‘Le temps du délire’’ ou la souffrance des femmes à travers le temps

Le roman de Rafika Bhouri ‘‘Le temps du délire’’, paru aux éditions Mohamed Ali Hami, a reçu le prix Comar de la découverte 2023. Il est le résultat d’un travail assidu qui opère sur le fond comme sur la forme.

Par Zeineb Cherni *

Le titre nous interpelle : pourquoi le délire et quel sens lui attribuer ? Est-ce un voyage dans l’irrationnel ? Une descente dans le monde du subconscient ou même de l’inconscient ? En avançant dans la lecture on s’aperçoit que le monde romanesque ne bascule pas dans l’irréel bien qu’il présente des faits et des personnages insolites.
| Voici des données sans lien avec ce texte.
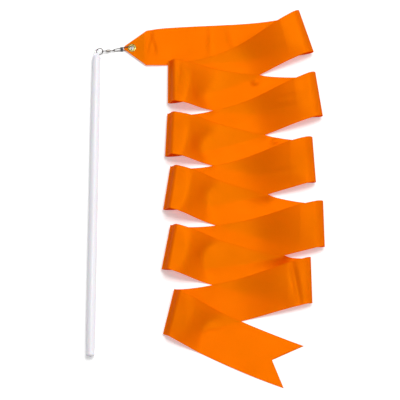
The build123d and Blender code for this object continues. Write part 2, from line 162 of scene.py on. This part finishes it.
# ------------------------------------------------------------------------------ stage
camera_distance = 1.7
camera_height = 73.0           # degrees above the ground, from the wand's near side
camera_lens = 140.8
aim = Vector((-0.0075, -0.0057, 0))
floor_half = 3.0               # half the floor's side
floor_glow = 0.28              # what the floor adds for the camera, under the object
fade_from, fade_to = 0.6, 1.6  # distances over which the floor fades into the white surroundings
world_light = 0.35             # strength of the surroundings as light

eyelet_low, eyelet_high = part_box("eyelet")
eyelet_at = (eyelet_low + eyelet_high) / 2
eyelet_at.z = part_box("eyelet_washer")[1].z + tip_thickness / 2     # middle of the folded tip
eyelet_ground = Vector((eyelet_at.x, eyelet_at.y, 0))


# ------------------------------------------------------------------------------ nodes and materials
class Nodes:
    """Node tree of a material or of the world, filled one node at a time."""

    def __init__(self, owner):
        self.owner = owner
        owner.use_nodes = True
        self.tree = owner.node_tree

    @staticmethod
    def material(name):
        return Nodes(bpy.data.materials.new(name))

    def put(self, socket, value):
        """Links an output to a socket, or sets the socket to a plain value."""
        if isinstance(value, bpy.types.NodeSocket):
            self.tree.links.new(value, socket)
        else:
            socket.default_value = value

    def add(self, kind, inputs=None, **settings):
        node = self.tree.nodes.new(kind)
        for key, value in settings.items():
            setattr(node, key, value)
        for key, value in (inputs or {}).items():
            self.put(node.inputs[key], value)
        return node

    def value(self, operation, *inputs):
        """Result of a Math node."""
        return self.add("ShaderNodeMath", dict(enumerate(inputs)), operation=operation).outputs[0]

    def total(self, *parts):
        """Sum of values, each times its share."""
        terms = [self.value("MULTIPLY", value, share) for value, share in parts]
        result = terms[0]
        for term in terms[1:]:
            result = self.value("ADD", result, term)
        return result

    def between(self, value, start, stop, low=0.0, high=1.0):
        """value from start to stop, as a smooth step from low to high."""
        node = self.add("ShaderNodeMapRange", {0: value, 1: start, 2: stop, 3: low, 4: high},
                        interpolation_type="SMOOTHSTEP")
        return node.outputs[0]

    def tint(self, share, first, second):
        """Mix of two colours."""
        return self.add("ShaderNodeMix", {0: share, 6: first, 7: second}, data_type="RGBA").outputs[2]

    def grain(self, vector, scale, detail=2.0, roughness=0.5):
        """Noise, from 0 to 1."""
        node = self.add("ShaderNodeTexNoise", {"Vector": vector, "Scale": scale, "Detail": detail,
                                               "Roughness": roughness})
        return node.outputs[0]

    def stretch(self, vector, scale):
        return self.add("ShaderNodeMapping", {"Vector": vector, "Scale": scale}).outputs[0]

    def bump(self, height, distance, strength):
        inputs = {"Height": height, "Distance": distance, "Strength": strength}
        return self.add("ShaderNodeBump", inputs).outputs[0]

    def finish(self, **sockets):
        """Sets or links the shader's own sockets."""
        shader = self.tree.nodes["Principled BSDF"]
        for name, value in sockets.items():
            self.put(shader.inputs[name.replace("_", " ")], value)
        return self.owner


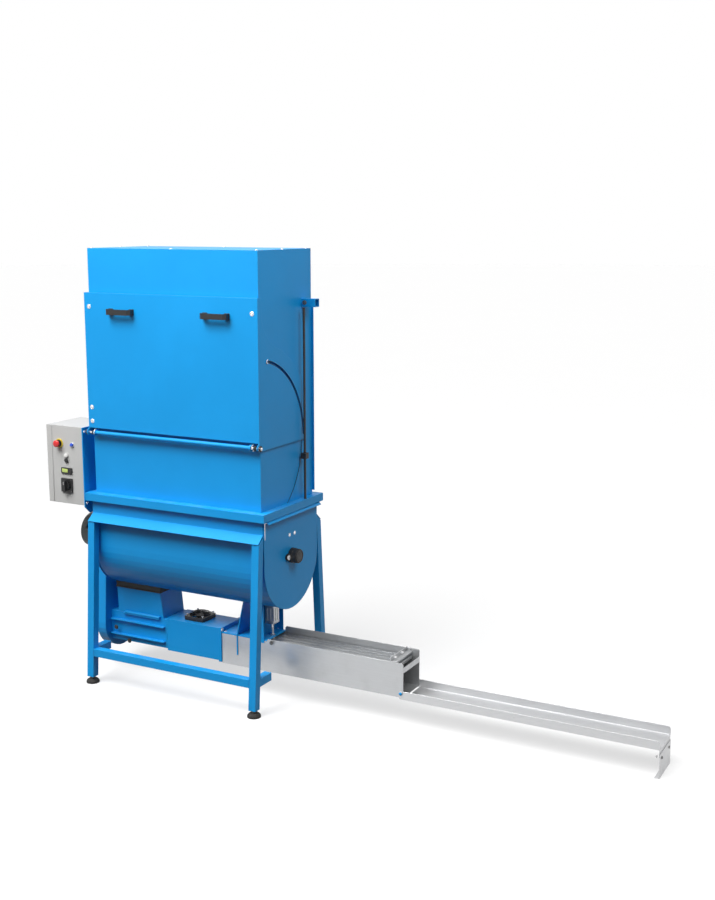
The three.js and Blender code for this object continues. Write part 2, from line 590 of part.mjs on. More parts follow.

Dans ce roman, l’écrivaine ne vise pas une évasion du rationnel mais un verbe qui choque, et qui marque une sortie de l’habituel, du contraignant et des tabous. Elle vise à décortiquer ce qui entoure, constitue le réel des femmes, des couples et de l’enfance. Ce qui rend les relations humaines si difficile et même destructive.

‘‘Le temps du délire’’ est un roman qui renvoie à la symbolique de l’imaginaire collectif, un processus de mémorisation, un travail reconstitué dans une trame signifiante qui sort du normatif.

Le trouble, l’errance et l’injustice

Le personnage principal est celui de Hajer. Elle affronte un époux pervers, narcissique, qui va la démolir. Il est nommé Wajih Ben Dhiab ou «le dignitaire fils des loups», et ce à cause de la duplicité de sa personnalité : rayonnante, séductrice en apparence et dévorante dans les faits.

Autour de ce noyau central gravitent 5 couples construits sur des liens d’amour et déconstruits pour certains par la violence ravageuse des certains hommes, victimes de troubles psychologiques, des lois, coutumes, mentalité qui consume l’élan vital de l’être humain et surtout féminin le nom Hajer est un emprunt au référentiel de la symbolique religieuse monothéiste de Hagard, mère d’Ismaël et concubine d’Abraham, elle était l’esclave de Sarra (Sarah). Elle symbolise l’errance et l’injustice subie par les femmes, puisqu’elle a été contrainte de quitter son foyer sous l’instigation de Sarah devenue féconde après avoir donné naissance à Isaac. Hagard a erré dans le désert portant son enfant dans ses bras.

La restitution de cette narration quasi-mythique dans le roman restitue, au sein de notre imaginaire, une histoire ancienne et qui interpelle le lecteur, touchera son affect et ses convictions et lui procurera l’occurrence de comprendre que les souffrances des femmes perdurent à travers le temps.

Le parcours solitaire de la femme

Hajer traverse le désert, ce dernier symbolise le parcours solitaire de la femme qui tout en errant seule forge son étant, dans le repliement, mais rencontre, toutefois, une aide féminine mais aussi masculine.

Dans le roman, il y a une réhabilitation du rôle positif que jouent certains hommes, cela met en exergue les traits d’un personnage qui rencontre Wajih et qui jure avec les caractéristiques habituelles de la masculinité, il porte en lui le dévouement, la patience et l’affection nécessaires qui lui permirent d’élever un enfant.

Un autre personnage masculin surgit dans ce roman, il est salvateur, pour Hajer . C’est un homme du sud, un touareg qui rassemble en lui les normes d’une civilisation millénaire, celle du désert du sud, il provient d’une ancienne localité libyenne connue pour ses gravures sur les murs qui datent de 8000 ans révolus. Ce personnage masculin est capable d’amour, de créativité; il est l’opposé du pervers narcissique.

Ce roman est un outil de transformation sociale, beaucoup de femmes s’y retrouveront. Il permet une meilleure intellection du réel à travers une narration imagée.

* Professeure de philosophie et militante féministe.